Charles Armand Tuffin (13 April 1751-30 January 1793) was a Breton cavalry officer who served as a Brigadier-General in the Continental Army during the American Revolutionary War before taking part in a royalist insurrection in Brittany (the Chouannerie) during the French Revolutionary Wars.
Biography[]
Charles Armand Tuffin was born on 13 April 1751 in Fougeres, France. Tuffin was a troubled youth, being ejected from the Gardes Francaises for dueling the Count of Bourbon-Busset, a nobleman, and for being involved in a failed attempt to marry actress Mademoiselle Fleury. Tuffin took poison and went to La Trappe monastery to die, but his friends saved him. In 1776, Tuffin decided to leave France behind and left Nantes for the Thirteen Colonies to fight for the Continental Army against Great Britain. He was forced to walk into America naked with three surviving servants after his ship was sunk by the Royal Navy. In late 1779, he was given command of Armand's Legion, which replaced Casimir Pulaski's "Pulaski's Legion" of cavalry, and on 25 June 1778 he was made a Colonel. Tuffin fought at the Battle of Monmouth, the Battle of Camden, and the Siege of Yorktown, and on 26 March 1783 he was promoted to Brigadier-General.
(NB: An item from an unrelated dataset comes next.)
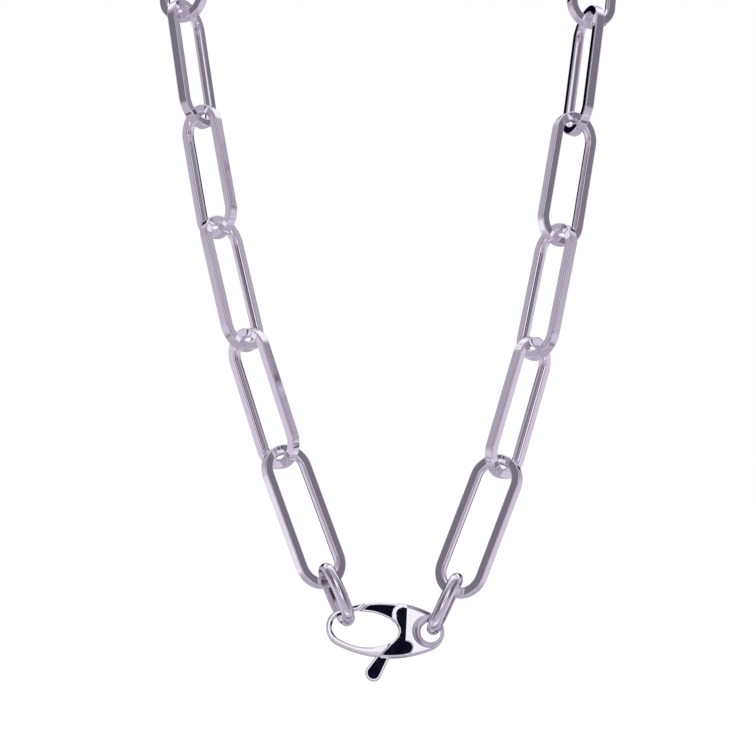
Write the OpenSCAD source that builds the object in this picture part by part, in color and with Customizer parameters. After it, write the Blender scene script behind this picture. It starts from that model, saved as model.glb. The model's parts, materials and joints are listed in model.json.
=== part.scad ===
// Paperclip chain necklace closed by an oval lobster clasp.
// Millimetres. X right, Y away from the viewer, Z up; the origin is where it rests at the nape.

/* [Links] */
// Outer length of a paperclip link
link_length = 16.56; // [14:0.1:20]
// Outer width of a paperclip link
link_width = 6.0; // [5.2:0.1:8]
// Side of the square link wire
link_wire = 1.1; // [0.8:0.05:1.3]
// How far the link wire's edges are rounded in, measured on the wire's diagonal
link_edge = 0.08; // [0.02:0.01:0.15]
// Radius of the link wire's domed inner side
link_dome = 0.85; // [0.75:0.05:1.5]
// Play between two links that hang in each other
link_play = 0.21; // [0.1:0.01:0.3]

/* [End rings] */
// Outer length of an end ring
ring_length = 7.35; // [7:0.05:8]
// Outer width of an end ring
ring_width = 4.6; // [4.4:0.1:5.5]
// Radial thickness of the ring wire
ring_wire = 0.8; // [0.6:0.05:0.9]
// Width of the half-round ring wire across the ring
ring_band = 1.4; // [1.1:0.05:1.5]
// How far the inner edges of the ring wire are rounded in, measured on its diagonal
ring_edge = 0.08; // [0.05:0.01:0.15]

/* [Clasp body] */
// Length of the clasp
clasp_length = 12.74; // [12.4:0.1:14]
// Height of the clasp
clasp_height = 5.9; // [5.7:0.1:7]
// Radius of the clasp's two ends
clasp_end = 2.0; // [1.7:0.1:2.4]
// Thickness of the hook
hook_thick = 1.5; // [1.4:0.1:2.0]
// Thickness over the two cheeks
cheek_thick = 2.6; // [2.4:0.1:3.2]
// Thickness over the ring end
tail_thick = 1.5; // [1.4:0.1:2.4]
// Length of the eye
eye_length = 7.2; // [6.8:0.1:7.4]
// Height of the eye
eye_height = 3.8; // [3.4:0.02:4.0]
// Wall between the eye and the hook's round end
eye_wall = 0.64; // [0.5:0.02:0.8]
// Bevel round the clasp's edges
clasp_bevel = 0.25; // [0.1:0.05:0.35]
// Radius of the hole for the ring
hole_radius = 1.08; // [0.9:0.02:1.15]
// Wall between that hole and the clasp's end
hole_wall = 0.39; // [0.3:0.01:0.6]
// Radius of the dished recess about that hole
recess_radius = 1.75; // [1.5:0.05:1.9]
// Thickness left round that hole, at the bottom of the dish
lug_thick = 1.2; // [1.0:0.1:1.4]

/* [Trigger] */
// Thickness of the trigger plate
trigger_thick = 0.9; // [0.7:0.05:1.0]
// Free space at each face of the trigger plate
slot_play = 0.05; // [0.03:0.01:0.1]
// Gap between the gate's tip and the hook's tip
gate_gap = 0.12; // [0.1:0.01:0.2]
// Radius of the pivot pin
pin_radius = 0.35; // [0.3:0.01:0.4]
// Running play of the trigger on its pin, radial
pin_play = 0.05; // [0.03:0.01:0.08]
// Wall of the hub round the pin's hole
hub_wall = 0.28; // [0.2:0.02:0.3]
// Radius of the lever's rounded end
lever_radius = 0.85; // [0.7:0.05:0.95]
// How far the lever's rounded end lies below the clasp's middle
lever_drop = 4.7; // [4.5:0.05:5.5]
// How far the lever's rounded end lies left of the pivot
lever_back = 3.25; // [3:0.05:3.6]

/* [Hidden] */
$fn = 96;
far = 20;

// Contact depth of a round inner end of radius r on a bar of half width h
function sink(r, h) = r - sqrt(max(r * r - h * h, 0));
// Half width that a bar of half width a takes up in a loop of half band b, when it crosses it askew
function crossing(a, b, skew) = a / cos(skew) + b * tan(skew);
function unit(p) = p / norm(p);
function dir(a, b) = [sin(a) * cos(b), sin(b), cos(a) * cos(b)];

// Link wire and spacing of the links
wire_ball = link_wire / sqrt(2) - link_edge;
link_bend = link_width / 2 - link_wire / 2;
link_arm = link_length - link_width;
wire_flat = sqrt(wire_ball * wire_ball - link_wire * link_wire / 4);
bar_half = (link_wire / 2 + wire_flat) / 2;
link_gap = 2 * sink(link_width / 2 - link_wire, bar_half) + link_play;
pitch = link_length - 2 * link_wire - link_gap;

// How the clasp lies: rolled, then leaned back
clasp_roll = 3;
clasp_lean = 17;

module at_clasp() {
    rotate([-clasp_lean, 0, 0]) rotate([0, clasp_roll, 0]) rotate([90, 0, 0]) children();
}
function clasp_point(u, v) =
    let (x = u * cos(clasp_roll) + v * sin(clasp_roll), z = v * cos(clasp_roll) - u * sin(clasp_roll))
    [x, z * sin(clasp_lean), z * cos(clasp_lean)];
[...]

Tuffin left the Continental Army on 25 November 1783 after becoming close friends with George Washington, although he is less-remembered than fellow French volunteer Gilbert du Motier, Marquis de Lafayette. Unlike Lafayette, Tuffin fought for the rights of the nobles, and he was angry to see the Breton nobles by ruled by the Third Estate. In 1792, he joined the Chouannerie, a rebellion by Breton royalists against the First French Republic. On 19 January 1793, Tuffin fell sick from pneumonia and died on 30 January.